Audits and compliance.
Comparing versions of the data.
Debugging data regressions in models or reports.

Comparison with Other Data Lake Table Formats

Apache Iceberg vs Delta Lake

Apache Iceberg is engine-agnostic and supports multiple backends, while Delta Lake is tightly coupled with Apache Spark and Databricks.
Iceberg supports hidden partitioning and partition evolution, while Delta's partitioning is more rigid.
Iceberg provides superior versioning capabilities and better integration with cloud-native ecosystems.

Apache Iceberg vs Apache Hudi

Hudi is great for real-time ingestion and change data capture (CDC).
Iceberg shines in read-heavy analytical workloads and multi-engine access patterns.
Iceberg’s snapshot model ensures high consistency and isolation across workloads.

Real-World Use Cases and Adoption

Netflix

Netflix uses Iceberg to manage thousands of petabyte-scale tables with strong ACID guarantees, empowering everything from data exploration to ML training.

Airbnb

Airbnb reduced ingestion latency and compute costs significantly by adopting Iceberg, improving data freshness and consistency across the company.

Other Major Adopters

Companies like Apple, Adobe, LinkedIn, Expedia, and Stripe use Apache Iceberg for managing complex, large-scale analytical datasets reliably.

‍

Best Practices for Developers

Always choose a reliable catalog service to track metadata versions.
Regularly expire old snapshots to reclaim space using built-in maintenance tools.
Enable metadata compaction to keep query performance high.
Monitor snapshot sizes and optimize file sizes and partitioning strategy based on usage patterns.

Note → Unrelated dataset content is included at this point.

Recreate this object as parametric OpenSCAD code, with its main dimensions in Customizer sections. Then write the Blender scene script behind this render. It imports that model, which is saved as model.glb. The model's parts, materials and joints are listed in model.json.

Apache Iceberg is the Foundation of Transactional Data Lakes

Apache Iceberg bridges the gap between raw data lakes and transactional databases, offering a robust, scalable, and developer-friendly approach to managing big data. With full support for ACID transactions, schema evolution, and time travel, Iceberg transforms how teams approach data engineering and analytics.

For developers building the next generation of data platforms, whether it's a real-time feature store, ML model tracking, or enterprise reporting, Apache Iceberg is an essential building block.